Restricted Stock Units Granted During Transition Period

Although Section 162(m) applies to all public company employers, the rules provide that when a corporation first becomes publicly held the compensation paid pursuant to a plan or agreement that existed while the company was privately held will not be counted against the Section 162(m) deduction limitation if certain requirements are met. This transition relief expires on the earliest of (i) the expiration of the plan or agreement; (ii) a material modification of the plan or agreement; (iii) the issuance of all employer stock and other compensation that has been allocated under the plan or agreement; and (iv) for a company that goes public in an IPO, the first meeting of shareholders at which directors are to be elected that occurs after the close of the third calendar year following the calendar year in which the IPO occurs. The regulations under Section 162(m) explicitly apply this transition relief to any compensation received (whether during or after the transition period) pursuant to the exercise of a stock option or stock appreciation right or the vesting of restricted stock granted under a previously existing plan or agreement during the transition period; however, until now, the regulations were silent with respect to the application of the transition relief to RSUs. The final regulations make clear that the compensation resulting from RSUs or other phantom stock arrangements granted after April 1 during a company's transition period under a previously existing plan or agreement is not eligible for the same relief. Therefore compensation under any such arrangements must be actually paid, rather than just granted, on or before the end of the transition period in order to escape the application of the Section 162(m) deduction limitation. 

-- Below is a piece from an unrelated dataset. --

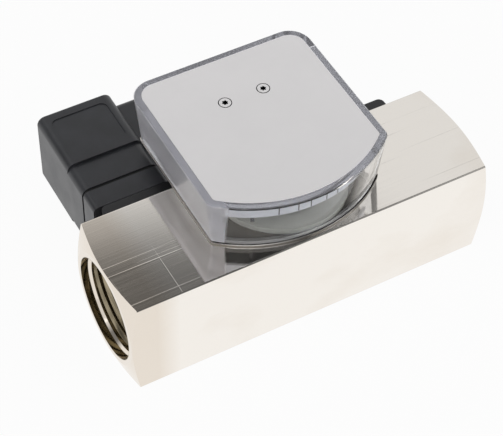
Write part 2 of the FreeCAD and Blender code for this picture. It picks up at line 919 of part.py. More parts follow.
def switch_carriage():
    """Moulded housing with a T foot in the rail and a clamping lip under it."""
    housing = square_bar(carriage_x, flow_z, carriage_width, carriage_width, carriage_y, carriage_face)
    housing = rounded(housing, Vector(0, 1, 0), carriage_corner)
    foot_x = (carriage_x - foot_length / 2, carriage_x + foot_length / 2)
    neck_half = slot_mouth / 2 - slide_clearance
    head_half = slot_width / 2 - slide_clearance
    neck = block(
        (foot_x[0], slot_floor_y + slide_clearance, flow_z - neck_half),
        (foot_x[1], board_y, flow_z + neck_half),
    )
    head = block(
        (foot_x[0], slot_floor_y + slide_clearance, flow_z - head_half),
        (foot_x[1], rail_y - slot_lip - slide_clearance, flow_z + head_half),
    )
    lip = block(
        (carriage_x - lip_width / 2, rail_y - lip_reach, lip_top - lip_thickness),
        (carriage_x + lip_width / 2, carriage_face, lip_top),
    )
    web = block(
        (carriage_x - lip_width / 2, carriage_y, lip_top),
        (carriage_x + lip_width / 2, carriage_face, rail_bottom + carriage_wall),
    )
    carriage = fused([housing, neck, head, lip, web])
    inner = carriage_width - 2 * carriage_wall
    carriage = carriage.cut(square_bar(carriage_x, flow_z, inner, inner, board_y, carriage_face))
    hole = clamp_screw_radius + running_clearance
    return carriage.cut(upright(hole, carriage_x, clamp_y, lip_top - lip_thickness, lip_top))


def clamp_screw():
    head_top_z = lip_top - lip_thickness - clamp_head_gap
    head = upright(clamp_head_radius, carriage_x, clamp_y, head_top_z - clamp_head_height, head_top_z)
    shank = upright(clamp_screw_radius, carriage_x, clamp_y, head_top_z, rail_bottom - clamp_tip_gap)
    screw = fused([head, shank])
    centre = Vector(carriage_x, clamp_y, head_top_z - clamp_head_height)
    return slotted(screw, centre, Vector(0, 0, 1), clamp_head_radius, screw_slot_width, screw_slot_depth)


def reed_board():
    return square_bar(carriage_x, flow_z, board_width, board_height, board_y, board_y + board_thickness)


def reed_switch():
    half = reed_length / 2
    glass = rod_x(reed_radius, reed_y, flow_z, carriage_x - half, carriage_x + half)
    reach = half + reed_lead_length
    leads = rod_x(reed_lead_radius, reed_y, flow_z, carriage_x - reach, carriage_x + reach)
    return fused([glass, leads])


def pin_slots(start, end, extra):
    """The four flat contacts, or their slots grown by extra."""
    slots = []
    for number in range(4):
        low = (
            carriage_x + pin_circle_radius - pin_thickness / 2 - extra,
            start,
            flow_z - pin_width / 2 - extra,
        )
        high = (
            carriage_x + pin_circle_radius + pin_thickness / 2 + extra,
            end,
            flow_z + pin_width / 2 + extra,
        )
        slot = block(low, high)
        slot.rotate(Vector(carriage_x, start, flow_z), Vector(0, 1, 0), 90 * number)
        slots.append(slot)
    return slots


def contact_block():
    start = carriage_face - contact_plate
    size = carriage_width - 2 * carriage_wall
    plate = square_bar(carriage_x, flow_z, size, size, start, carriage_face)
    for slot in pin_slots(start, carriage_face, thread_clearance):
        plate = plate.cut(slot)
    hole = plug_screw_radius + running_clearance
    return plate.cut(rod_y(hole, carriage_x, flow_z, start, carriage_face))


def contact_pins():
    return pin_slots(carriage_face - contact_plate, carriage_face + pin_length, 0)


# Angular plug


def plug_gasket():
    size = carriage_width - 2 * plug_gasket_inset
    gasket = square_bar(carriage_x, flow_z, size, size, plug_y - plug_gasket_thickness, plug_y)
    gasket = rounded(gasket, Vector(0, 1, 0), carriage_corner)
    for slot in pin_slots(plug_y - plug_gasket_thickness, plug_y, pin_clearance):
        gasket = gasket.cut(slot)
    hole = plug_screw_radius + plug_screw_clearance
    return gasket.cut(rod_y(hole, carriage_x, flow_z, plug_y - plug_gasket_thickness, plug_y))


def plug_housing():
    """Moulded hood: a neck, a slightly larger box and a side boss for the gland."""
    neck = square_bar(carriage_x, flow_z, plug_neck_width, plug_neck_width, plug_y, plug_step_y)
    neck = rounded(neck, Vector(0, 1, 0), plug_corner)
    box = square_bar(carriage_x, flow_z, plug_box_width, plug_box_height, plug_step_y, plug_end)
    box = rounded(box, Vector(0, 1, 0), plug_corner)
    rim = [edge for edge in box.Edges if edge.BoundBox.YMin > plug_end - 0.001]
    box = box.makeFillet(plug_end_round, rim)
    half = gland_boss_size / 2
    boss = block(
        (carriage_x, gland_y - half, flow_z - half),
        (gland_neck_x, gland_y + half, flow_z + half),
    )
    boss = rounded(boss, Vector(1, 0, 0), gland_boss_corner)
    collar = rod_x(gland_neck_radius, gland_y, flow_z, plug_side, gland_neck_end)
    hood = fused([neck, box, boss, collar])
    inner = plug_neck_width - 2 * plug_wall
    hood = hood.cut(square_bar(carriage_x, flow_z, inner, inner, plug_y, plug_end - plug_end_wall))
    hood = hood.cut(rod_x(gland_way_radius, gland_y, flow_z, carriage_x, gland_neck_end))
    hood = hood.cut(rod_x(gland_bore_radius, gland_y, flow_z, seal_end - seal_length, gland_neck_end))
    hood = hood.cut(label_panel())
    shank = plug_screw_radius + plug_screw_clearance
    hood = hood.cut(rod_y(shank, carriage_x, flow_z, screw_head_y, plug_end))
    head = plug_screw_head_radius + plug_screw_clearance
    pocket = ring_boss()
    hood = fused([hood, pocket])
    return hood.cut(rod_y(head, carriage_x, flow_z, screw_head_y, plug_end)).cut(
        rod_y(shank, carriage_x, flow_z, terminal_end, plug_end)
    )


def ring_boss():
    """Inner boss that the head of the plug screw seats on."""
    outer = plug_screw_head_radius + plug_wall
    start = screw_head_y - plug_wall
    return rod_y(outer, carriage_x, flow_z, start, plug_end - plug_end_wall)


def label_panel():
    """Bare, slightly sunk panel on the top face of the plug's box."""
    half = plug_box_width / 2 - panel_inset
    top = flow_z + plug_box_height / 2
    end = plug_end - panel_inset
    panel = block(
        (carriage_x - half, end - panel_length, top - panel_depth),
        (carriage_x + half, end, top),
    )
    return rounded(panel, Vector(0, 0, 1), gland_boss_corner)


def terminal_block():
    body = square_bar(carriage_x, flow_z, terminal_size, terminal_size, terminal_y, terminal_end)
    depth = carriage_face + pin_length + pin_clearance
    for slot in pin_slots(terminal_y, depth, pin_clearance):
        body = body.cut(slot)
    for x, z in terminal_screw_places():
        hole = terminal_screw_radius + thread_clearance
        body = body.cut(rod_y(hole, x, z, terminal_end - terminal_screw_length, terminal_end))
    hole = plug_screw_radius + plug_screw_clearance
    return body.cut(rod_y(hole, carriage_x, flow_z, terminal_y, terminal_end))


def terminal_screw_places():
    reach = pin_circle_radius - terminal_head_radius
    places = []
    for number in range(4):
        angle = math.radians(90 * number + 45)
        places.append((carriage_x + reach * math.cos(angle), flow_z + reach * math.sin(angle)))
    return places


def terminal_screws():
    screws = []
    for x, z in terminal_screw_places():
        end = terminal_end + terminal_head_height
        head = rod_y(terminal_head_radius, x, z, terminal_end, end)
        shank = rod_y(terminal_screw_radius, x, z, terminal_end - terminal_screw_length, terminal_end)
        screw = fused([head, shank])
        centre = Vector(x, end, z)
        screws.append(slotted(
            screw, centre, Vector(0, 1, 0), terminal_head_radius, screw_slot_width, screw_slot_width,
        ))
    return screws


def plug_screw():
    tip = carriage_face - contact_plate
    head_end = screw_head_y + plug_screw_head_height
    head = rod_y(plug_screw_head_radius, carriage_x, flow_z, screw_head_y + plug_seat_gap, head_end)
    shank = rod_y(plug_screw_radius, carriage_x, flow_z, tip, head_end)
    screw = fused([head, shank])
    centre = Vector(carriage_x, head_end, flow_z)
    axis = Vector(0, 1, 0)
    return slotted(screw, centre, axis, plug_screw_head_radius, screw_slot_width, screw_slot_depth)


def gland_nut():
    start = gland_neck_x + gland_nut_gap
    end = washer_end + gland_nut_gap + gland_nut_wall
    nut = hexagon(gland_nut_across_flats, Vector(start, gland_y, flow_z), Vector(1, 0, 0), end - start)
    limit = gland_nut_across_flats / 2 * 1.08
    nut = nut.common(rod_x(limit, gland_y, flow_z, start, end))
    inner = gland_neck_radius + gland_nut_clearance
    nut = nut.cut(rod_x(inner, gland_y, flow_z, start, end - gland_nut_wall))
    return nut.cut(rod_x(gland_hole_radius, gland_y, flow_z, start, end))


def gland_washer():
    outer = gland_bore_radius - gland_fit
    whole = rod_x(outer, gland_y, flow_z, seal_end, washer_end)
    return whole.cut(rod_x(gland_hole_radius, gland_y, flow_z, seal_end, washer_end))


def gland_seal():
    outer = gland_bore_radius - gland_fit
    start = seal_end - seal_length
    whole = rod_x(outer, gland_y, flow_z, start, seal_end)
    return whole.cut(rod_x(seal_bore_radius, gland_y, flow_z, start, seal_end))


save("meter_body", meter_body())
save("inlet_spider", spider(insert_x, insert_x))
save("outlet_spider", spider(sleeve_end, outlet_hub_face))
save("measuring_sleeve", measuring_sleeve())
save("sleeve_seal", sleeve_seal())
save("retaining_ring", retaining_ring())
save("guide_rod", guide_rod())
save("rod_nuts", rod_nuts())
save("float", float_body())
save("float_bushes", float_bushes())
save("float_magnet", ring(magnet_x, clip_x, float_hub_radius, ring_magnet_radius))
save("magnet_clip", ring(clip_x, tail_x, float_tail_radius, magnet_clip_radius))
save("return_spring", return_spring())
save("head_base_plate", head_base_plate())
save("head_gasket", head_gasket())
save("clear_cover", clear_cover())
save("top_plate", top_plate())
save("top_plate_screws", top_plate_screws())
save("base_plate_screws", base_plate_screws())
save("bridge_screws", bridge_screws())
save("bearing_bridge", bearing_bridge())
save("shaft_bushes", shaft_bushes())
save("dial_disc", dial_disc())
save("scale_band", scale_band())
save("pointer_shaft", pointer_shaft())
save("shaft_clip", shaft_clip())
save("magnet_arm", magnet_arm())
save("follower_magnet", follower_magnet())
save("counterweight", counterweight())
save("pointer", pointer())
save("switch_rail", switch_rail())
save("rail_screws", rail_screws())
save("switch_carriage", switch_carriage())
save("clamp_screw", clamp_screw())
save("reed_board", reed_board())
save("reed_switch", reed_switch())
save("contact_block", contact_block())
save("contact_pins", contact_pins())
save("plug_gasket", plug_gasket())
save("plug_housing", plug_housing())
save("terminal_block", terminal_block())
save("terminal_screws", terminal_screws())
save("plug_screw", plug_screw())
save("gland_nut", gland_nut())
save("gland_washer", gland_washer())
save("gland_seal", gland_seal())
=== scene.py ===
"""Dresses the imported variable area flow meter.

Adds the finishes, the port threads, the return spring's wire, the scale marks and a small studio.
"""

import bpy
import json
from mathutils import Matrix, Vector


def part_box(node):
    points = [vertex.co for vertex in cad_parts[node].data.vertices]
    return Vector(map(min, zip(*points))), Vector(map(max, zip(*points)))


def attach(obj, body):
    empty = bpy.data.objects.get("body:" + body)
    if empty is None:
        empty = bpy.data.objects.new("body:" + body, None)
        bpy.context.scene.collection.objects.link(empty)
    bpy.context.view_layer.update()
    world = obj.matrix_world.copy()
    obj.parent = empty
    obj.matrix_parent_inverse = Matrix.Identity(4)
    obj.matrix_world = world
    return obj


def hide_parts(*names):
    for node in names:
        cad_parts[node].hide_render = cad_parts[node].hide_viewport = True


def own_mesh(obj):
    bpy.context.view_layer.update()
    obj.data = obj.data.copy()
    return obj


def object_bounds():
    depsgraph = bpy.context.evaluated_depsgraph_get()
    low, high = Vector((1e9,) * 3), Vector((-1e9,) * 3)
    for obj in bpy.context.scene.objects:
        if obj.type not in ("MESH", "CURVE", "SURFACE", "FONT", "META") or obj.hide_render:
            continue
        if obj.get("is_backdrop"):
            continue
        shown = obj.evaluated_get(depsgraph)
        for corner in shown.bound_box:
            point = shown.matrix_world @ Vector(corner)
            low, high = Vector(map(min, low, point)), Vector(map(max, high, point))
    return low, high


bl_info = {
    "name": "Variable Area Flow Meter",
    "version": (1, 0, 0),
    "blender": (4, 5, 0),
    "location": "View3D > Sidebar > Flow Meter",
    "description": "Finishes, port threads, spring, scale marks and studio for the packed flow meter",
    "category": "Object",
}

import json
import math

import bmesh
import bpy
from bpy.props import FloatProperty, FloatVectorProperty, IntProperty, PointerProperty
from mathutils import Vector

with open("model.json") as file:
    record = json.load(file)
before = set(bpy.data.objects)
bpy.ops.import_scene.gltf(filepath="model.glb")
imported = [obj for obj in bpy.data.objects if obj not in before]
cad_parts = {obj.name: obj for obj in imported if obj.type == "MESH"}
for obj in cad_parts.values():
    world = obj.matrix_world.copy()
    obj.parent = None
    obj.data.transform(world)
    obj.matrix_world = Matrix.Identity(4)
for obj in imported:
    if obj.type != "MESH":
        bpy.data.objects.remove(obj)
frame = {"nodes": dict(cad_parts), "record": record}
CAD_BOUNDS = [list(corner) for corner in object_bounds()]
NODES = frame["nodes"]
ORIGIN = (0.0, 0.0, 0.0)
FULL_TURN = 2.0 * math.pi

# Where tones change, in metres from a face towards lower coordinates (minus: towards higher ones).
# Each pair says where the change starts and where it is complete.
# Warm band over the inlet end of the bar: a painted reflection
INLET_REFLECTION_BAND = (-0.017, -0.009)
# ENTRY_STEP, THREAD_START and BORE_WALL bound the painted shade inside the port bores
ENTRY_STEP = (0.0026, 0.0024)
THREAD_START = (0.0033, 0.0035)
BORE_WALL = (-0.0011, -0.0010)
# Band of painted shade along the bar's long edges
BAR_EDGE_SHADE = (0.0004, 0.0002)
# Painted shade below the top face of the top plate and of its screws
SHADE_BELOW_TOP = (0.0002, 0.0004)
# Painted shade on the side edge of the plate under the cover
PLATE_SIDE = (0.00001, 0.00004)
# PLATE_FACE, PLATE_LEFT and PLATE_FRONT bound the painted shade on the plate's face under the cover
PLATE_FACE = (0.00006, 0.00002)
PLATE_LEFT = (-0.0005, -0.0008)
PLATE_FRONT = (0.0003, 0.0005)
# GASKET_FACE and GASKET_ENDS bound the gasket's painted light
GASKET_FACE = (0.00004, 0.00001)
GASKET_ENDS = (0.0010, 0.0005)
# COVER_WALL bounds the left wall's painted light haze and painted reflection tint
COVER_WALL = (-0.0054, -0.0049)
COVER_RIM = (0.0004, 0.0001)
COVER_FOOT = (-0.0018, -0.0016)

HEAD_ARC = 0.0476  # radius of the head's front

# Depths of fine relief, in metres
HAIRLINE = 0.00001
SCRATCH = 0.00002
COARSE = 0.00003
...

Equity Plan Per Participant Limit Applicable to Options and Stock Appreciation Rights

Companies must satisfy a number of requirements in order for the compensation attributable to stock options and stock appreciation rights to constitute "performance-based compensation" that is exempt from the Section 162(m) deduction limitation. Among them is the requirement that the equity incentive plan pursuant to which the award is granted specify the maximum number of shares with respect to which options or rights may be granted during a specified period to any employee. To the extent there was doubt on the matter, the final regulations make clear that plans cannot satisfy this per participant limitation requirement merely by providing an aggregate maximum number of shares that may be granted under the plan. Instead, the plan must separately specify a maximum per participant limit on the number of options or rights that may be granted in a specified period. In a departure from the proposed regulations, the final regulations make clear that the per participant limit requirement may be satisfied if the plan specifies an aggregate maximum number of shares with respect to which stock options, stock appreciation rights, restricted stock, RSUs and other equity-based awards (i.e., not just options and stock appreciation rights) that may be granted to any employee during a specified period. This rule applies to compensation attributable to stock options and stock appreciation rights that are granted on or after June 24, 2011.